I think that we need more of learning on real examples, not polished ones.
I thought it was great that you brought up debugging as a specific pain point, especially in the context of beginning programmers. I teach a semester-long class on programming iOS apps to journalism majors, and debugging is a really complicated topic once you get outside the command line.
I usually take the opportunity to explain what's going on when students think their iOS app has crashed after inadvertently setting a breakpoint (it's very easy in XCode to put one in) to show them that they can now see the state of the running app.
That article reminds me of http://blog.tagesanzeiger.ch/datenblog/; these Swiss guys are trying to copy the "datablog" http://www.theguardian.com/data. I think the tagesanzeiger.ch guys make even better work sometimes and they make heavy use of D3. (btw. if you look for a job in Zurich, I am a tech-recruiter)
I've seen you post your disclaimer a lot lately. Do you think you are adding anything useful to the discussion by mentioning something vaguely related to the topic just so you can plug your blog post?
This is not a direct criticism of the Author, but what is it with the penchant these days to use absolutely minimalistic, flat interfaces with zero help on how to use the interface?
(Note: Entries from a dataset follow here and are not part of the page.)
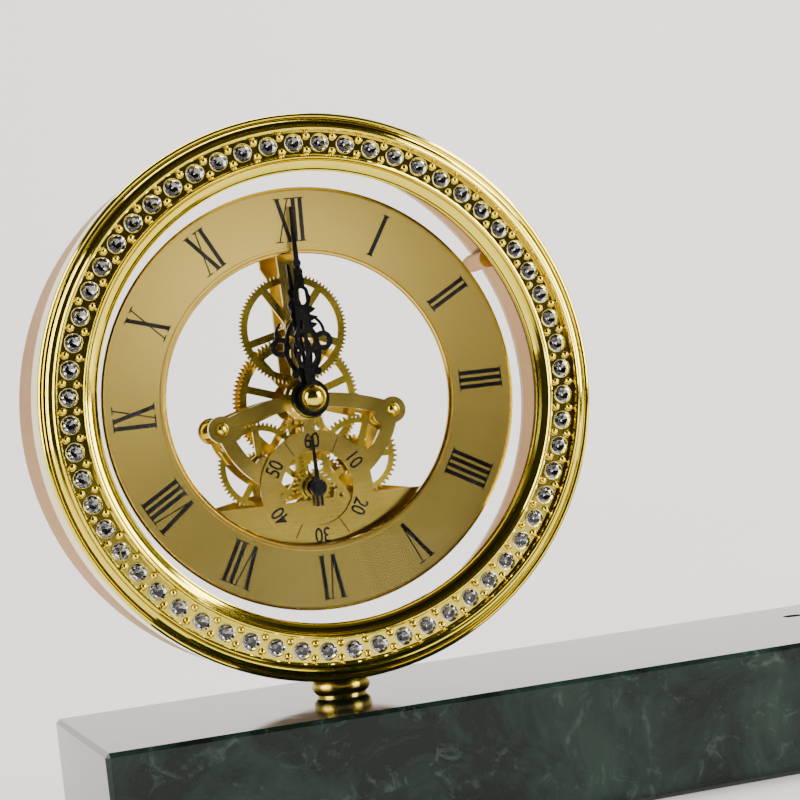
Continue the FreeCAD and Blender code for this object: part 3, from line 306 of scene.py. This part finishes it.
def battery_skin():
    """Dark cell sleeve with a copper coloured band at one end."""
    material, tree, shader = start("battery_skin", (0.02, 0.02, 0.022), roughness=0.25, Coat_Weight=0.3)
    where = place(tree)
    along = add(tree, "ShaderNodeSeparateXYZ", {0: where}).outputs["X"]
    low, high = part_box("battery")
    edge = low.x + (high.x - low.x) * 0.72
    band = spread(tree, along, 0.0, 1.0, edge, edge + 0.0002)
    tree.links.new(blend(tree, band, (0.02, 0.02, 0.022), (0.50, 0.22, 0.07)), shader.inputs["Base Color"])
    tree.links.new(spread(tree, band, 0.0, 0.85, 0.0, 1.0), shader.inputs["Metallic"])
    tree.links.new(spread(tree, noise(tree, where, 150.0), 0.2, 0.34), shader.inputs["Roughness"])
    return material


def circuit_green():
    """Solder mask with the faint relief of the tracks under it."""
    material, tree, shader = start("circuit_green", (0.01, 0.09, 0.03), roughness=0.3, Coat_Weight=0.2)
    where = place(tree)
    tracks = add(tree, "ShaderNodeTexBrick", {"Vector": where, "Scale": 260.0, "Mortar Size": 0.03})
    mask = tracks.outputs["Fac"]
    tree.links.new(blend(tree, mask, (0.008, 0.075, 0.025), (0.03, 0.17, 0.06)), shader.inputs["Base Color"])
    tree.links.new(spread(tree, noise(tree, where, 300.0), 0.25, 0.4), shader.inputs["Roughness"])
    bump(tree, shader, mask, 0.00003)
    return material


GOLD = (0.87, 0.71, 0.075)
MATERIALS = {
    "marble": marble(),
    "felt": felt(),
    "polished_gold": worn_metal("polished_gold", GOLD, 0.05, 0.10),
    "setting_gold": worn_metal("setting_gold", (0.84, 0.69, 0.10), 0.08, 0.15, 1500.0),
    "bezel_gold": worn_metal("bezel_gold", GOLD, 0.05, 0.10, turned=True),
    "lip_gold": worn_metal("lip_gold", (0.86, 0.74, 0.32), 0.10, 0.18, 1500.0),
    "collar_gold": worn_metal("collar_gold", (0.64, 0.46, 0.07), 0.20, 0.30, 1200.0),
    "dial_gold": dial_metal("dial_gold", (0.76, 0.57, 0.13), 0.245, 0.27),
    "plate_brass": brushed_metal("plate_brass", (0.68, 0.51, 0.10), 0.16, 0.26),
    "wheel_brass": brushed_metal("wheel_brass", (0.86, 0.65, 0.08), 0.14, 0.24, (500.0, 500.0, 60.0)),
    "champagne": brushed_metal("champagne", (0.54, 0.37, 0.23), 0.30, 0.40, (400.0, 60.0, 400.0),
                               edge=(0.70, 0.52, 0.36), turned=True),
    "glass": clear("front_glass", (1.0, 1.0, 1.0), 0.01, 0.004),
    "clear_plastic": clear("clear_plastic", (0.97, 0.98, 1.0), 0.03, 0.009),
    "hand_black": lacquer("hand_black", (0.003, 0.003, 0.003), 0.14, 0.22),
    "ink": lacquer("printed_ink", (0.003, 0.003, 0.003), 0.2, 0.3),
    "steel": worn_metal("polished_steel", (0.62, 0.61, 0.60), 0.12, 0.22),
    "rubber_black": lacquer("black_rubber", (0.015, 0.015, 0.015), 0.6, 0.8),
    "box_plastic": lacquer("box_plastic", (0.03, 0.03, 0.032), 0.35, 0.5),
    "copper_wire": brushed_metal("copper_wire", (0.85, 0.38, 0.20), 0.2, 0.32, (900.0, 900.0, 60.0)),
    "battery_skin": battery_skin(),
    "board": circuit_green(),
}
CROWN, FOIL = crystal_crown(), crystal_foil()
FINER_LOOK = {
    "bezel_ring": "bezel_gold",
    "stone_setting": "setting_gold",
    "foot_collar": "collar_gold",
    "hand_nut": "setting_gold",
    "bridge_screws": "setting_gold",
    "seconds_ring_rivets": "plate_brass",
}


def wear_slots():
    """Each CAD piece takes the material of its slot, or a finer one; the plain stones are replaced later."""
    for part in frame["record"]["subparts"]:
        name, slot = part["node"], part["material_slot"]
        piece = frame["nodes"][name]
        piece.data.materials.clear()
        piece.data.materials.append(MATERIALS.get(FINER_LOOK.get(name, slot), CROWN))


# ---------------------------------------------------------------- meshes

def new_piece(name, points, faces, materials, body="clock"):
    """A piece that rides on a body, from points in the part's frame."""
    mesh = bpy.data.meshes.new(name)
    mesh.from_pydata(points, [], faces)
    mesh.update()
    for material in materials:
        mesh.materials.append(material)
    piece = bpy.data.objects.new(name, mesh)
    bpy.context.scene.collection.objects.link(piece)
    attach(piece, body)
    return piece


# ---------------------------------------------------------------- stones

STONE_COUNT = 60
STONE_RING = 72.0
STONE_RADIUS = 2.5
LIP_RING, LIP_TUBE, LIP_Y = 2.58, 0.09, -0.04


def stone_rings():
    """The corner rings of a brilliant cut: corners, share of the radius, y, and turn in degrees."""
    crown = [(8, 0.56, 0.02 - TABLE_RISE, 0.0), (8, 0.80, -0.45, 22.5), (16, 1.0, -0.08, 0.0)]
    return crown + [(16, 1.0, 0.06, 0.0), (8, 0.55, 0.5, 22.5), (1, 0.0, 0.95, 0.0)]


def stone_points(x, z, turn):
    points = []
    for count, share, y, shift in stone_rings():
        for i in range(count):
            angle = turn + math.radians(360.0 * i / count + shift)
            reach = STONE_RADIUS * share
            points.append(at(x + reach * math.cos(angle), y, z + reach * math.sin(angle)))
    return points


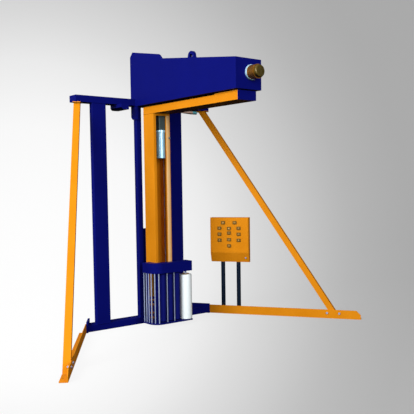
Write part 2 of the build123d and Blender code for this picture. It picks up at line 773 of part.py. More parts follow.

I blame Google for starting this and all the other sheep who blindly follow them without actually asking what an interface is really meant to do. They have this insane desire to trend towards an interface which ultimately will consist of a slightly beige-grey background with not a single other thing on it. Google et al, seem to be on a never ending quest for an interface that is both so simple, it is practically brain dead and yet requires advanced degrees in "find the hidden button that does something" and "try separate the interface from the data being presented".
Microsoft have picked up the torch and are running with it with unbridled enthusiasm. Their new Office interface is a master class on how to make it as difficult as possible to determine where my data ends and the interface starts. All done in a tasteful shade of death-bed grey.